What they did find, however, scattered here and there amid Hasidism’s vast literature, was a small handful of eccentric rebbes whose bizarre (and, within the Hasidic milieu itself, largely discredited) writings could be cited in support of their own agenda of freeing Jews from the constraints of established religious authority.

 Thus, with help from a few “friends,” did Hasidism meet the Age of Aquarius. Prominent among those friends was the psychologically tormented Rabbi Nahman of Bratslav (1772-1810), to whose latter-day followers I shall devote a future column. For now, let us turn to the other main Hasidic school whose teachings have formed a staple of New Age neo-Hasidism. This is the late-19th-century Polish dynasty of Izhbits-Radzin. While never among Hasidism’s major branches, and almost entirely wiped out in the Holocaust, Izhbits-Radzin has enjoyed a posthumous renaissance ever since Carlebach began invoking some passages by its rabbis that struck him as speaking to the countercultural spirit in which he was trying to re-direct Judaism.

The founder of the dynasty was Rabbi Mordechai Joseph Leiner of Izhbits (1800-1854). A student for many years of the legendary Kotzker Rebbe, Mordechai Joseph broke away from his master for still-obscure reasons, leaving behind manuscripts that were regarded as subversive and dangerous by all the major Hasidic masters of the time. His son, Rabbi Jacob of Radzin (1828-1878), published those teachings and added significantly to them in his own work, most notably a commentary to the Torah. Until the neo-Hasidic renaissance of the 1960s, these various writings remained virtually unknown.

What was revolutionary about them? According to a classical Hasidic doctrine, nothing exists outside of God; in the words of the Baal Shem Tov, the movement’s founder, “there is nothing but Him.” Later masters, most notably Rabbi Shneur Zalman of Lyadi, the founder of Chabad Hasidism, understood this even more radically as meaning that the physical world is nothing but an apparition, a series of veils obscuring the greater reality that God is everything and everywhere.

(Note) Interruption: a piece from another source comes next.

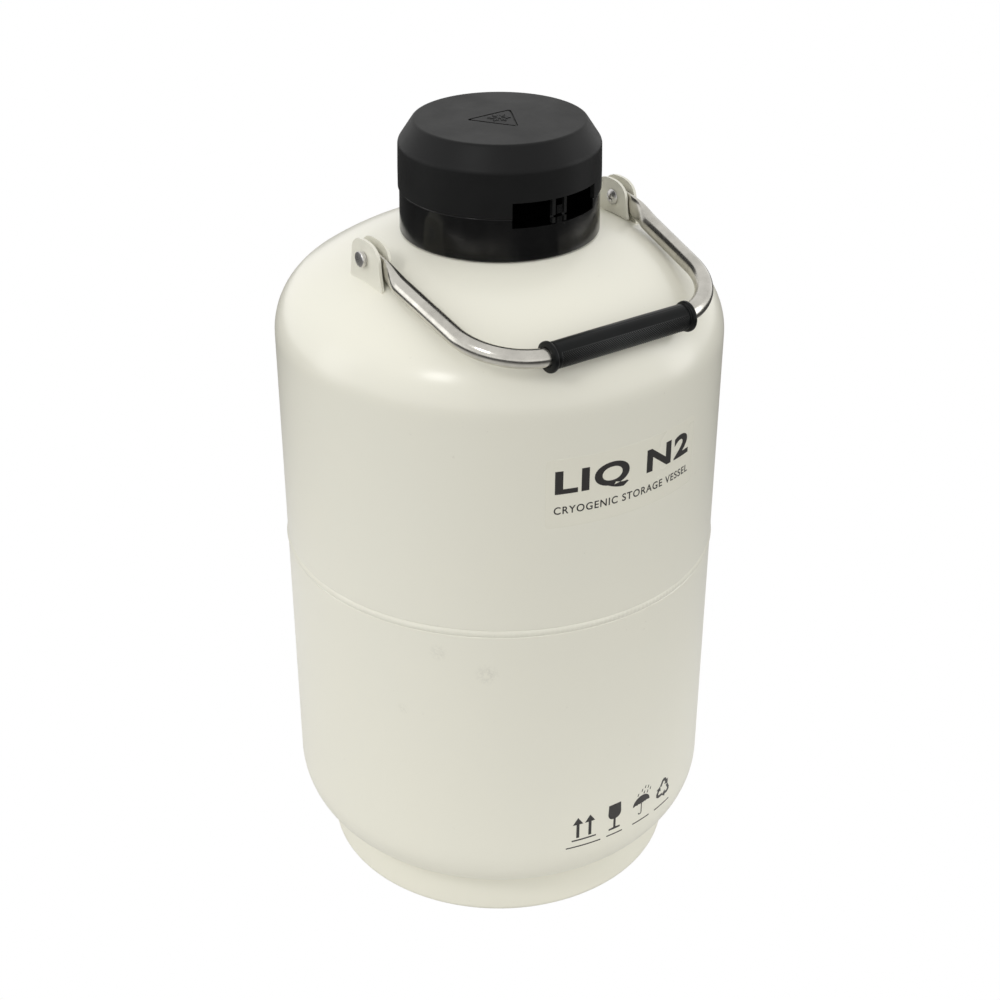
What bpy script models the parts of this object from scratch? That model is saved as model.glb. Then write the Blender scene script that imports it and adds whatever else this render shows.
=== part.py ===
"""Liquid nitrogen storage dewar, ten-litre class, with six lift-out canisters.

+Z is up and the origin is the centre of the foot's underside. +X runs through
the right bracket of the carrying bail and -Y is the front: the bail lies down
over the front shoulder, and the lid's locking window is on the same side.
Everything is dimensioned in millimetres and scaled to metres by MM.
Profiles are closed loops of (radius, z) points.
"""

import math

import bmesh
import bpy
from mathutils import Matrix, Vector

for old in list(bpy.data.objects):
    bpy.data.objects.remove(old, do_unlink=True)

# ------------------------------------------------------------ general settings
MM = 0.001
GAP = 0.3                      # running gap between touching solids
MERGE_DISTANCE = 1e-4
SHARP_DEG = 35.0               # edges steeper than this are shaded sharp

# steps around a turned piece
OUTER_STEPS = 32
INNER_STEPS = 24
MEDIUM_STEPS = 20
SMALL_STEPS = 16
TINY_STEPS = 12
HEX_STEPS = 6
SECTOR_STEPS = 6

ORIGIN = (0.0, 0.0, 0.0)
SIDES = (("left", -1), ("right", 1))


# ------------------------------------------------------------------ materials
def material(name, colour, roughness, metallic=0.0):
    mat = bpy.data.materials.new(name)
    mat.use_nodes = True
    inputs = mat.node_tree.nodes["Principled BSDF"].inputs
    inputs["Base Color"].default_value = (*colour, 1.0)
    inputs["Roughness"].default_value = roughness
    inputs["Metallic"].default_value = metallic
    return mat


PAINT = material("cream_paint", colour=(0.74, 0.74, 0.68), roughness=0.32)
GLOSS_BLACK = material("gloss_black_plastic", colour=(0.012, 0.012, 0.012), roughness=0.12)
MATTE_BLACK = material("matte_black_plastic", colour=(0.035, 0.036, 0.036), roughness=0.5)
GRIP_BLACK = material("black_grip", colour=(0.015, 0.018, 0.018), roughness=0.45)
STEEL = material("polished_steel", colour=(0.62, 0.60, 0.57), roughness=0.12, metallic=1.0)
BARE_ALU = material("bare_aluminium", colour=(0.78, 0.78, 0.79), roughness=0.38, metallic=1.0)
FIBREGLASS = material("fibreglass_neck", colour=(0.62, 0.60, 0.38), roughness=0.45)
FOAM = material("white_foam", colour=(0.86, 0.86, 0.82), roughness=0.85)
BLANKET = material("foil_and_paper_blanket", colour=(0.75, 0.75, 0.76), roughness=0.4,
                   metallic=0.6)
SIEVE = material("molecular_sieve", colour=(0.72, 0.62, 0.45), roughness=0.9)


# ------------------------------------------------------------ points and curves
def polar(radius, degrees):
    angle = math.radians(degrees)
    return radius * math.cos(angle), radius * math.sin(angle)


def arc(centre_r, centre_z, radius, start, end, steps):
    """Points of an arc in the (r, z) half plane, angles in degrees."""
    points = []
    for i in range(steps + 1):
        r, z = polar(radius, start + (end - start) * i / steps)
        points.append((centre_r + r, centre_z + z))
    return points


def rectangle(inner_r, outer_r, low, high):
    """Profile of a plain ring, or of a cylinder where inner_r is 0."""
    return [(inner_r, low), (outer_r, low), (outer_r, high), (inner_r, high)]


def dished_base(radius, knuckle_r, tangent_z, wall, rim, steps):
    """Profile of a flat-bottomed cup with a rounded corner; rim runs outside to inside."""
    centre_r = radius - knuckle_r
    bottom_z = tangent_z - knuckle_r
    return ([(0, bottom_z)] + arc(centre_r, tangent_z, knuckle_r, -90, 0, steps) + rim
            + arc(centre_r, tangent_z, knuckle_r - wall, 0, -90, steps) + [(0, bottom_z + wall)])


def signed_power(value, power):
    return math.copysign(abs(value) ** power, value) if abs(value) > 1e-9 else 0.0


def smoothstep(t):
    return t * t * (3 - 2 * t)


# -------------------------------------------------------------------- modelling
def finish(name, shape, mat):
    """Turn a bmesh in millimetres into a mesh object in metres, faces outward."""
    bmesh.ops.remove_doubles(shape, verts=shape.verts, dist=MERGE_DISTANCE)
    bmesh.ops.recalc_face_normals(shape, faces=shape.faces)
    shape.transform(Matrix.Scale(MM, 4))
    mesh = bpy.data.meshes.new(name)
    shape.to_mesh(mesh)
    shape.free()
    mesh.shade_smooth()
    mesh.set_sharp_from_angle(angle=math.radians(SHARP_DEG))
    obj = bpy.data.objects.new(name, mesh)
    bpy.context.scene.collection.objects.link(obj)
    if mat:
        mesh.materials.append(mat)
    return obj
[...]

That sweeping claim, dubbed “acosmism” by scholars, was then taken by the rabbis of Izhbits-Radzin to an unprecedentedly extreme and, in many respects, antithetical conclusion—namely, as sanctifying, rather than annihilating, corporeality. For them, every urge, every impulse, and indeed every action generated by the human senses is, in some hidden fashion, an expression of Divinity and a fulfillment of the divine will.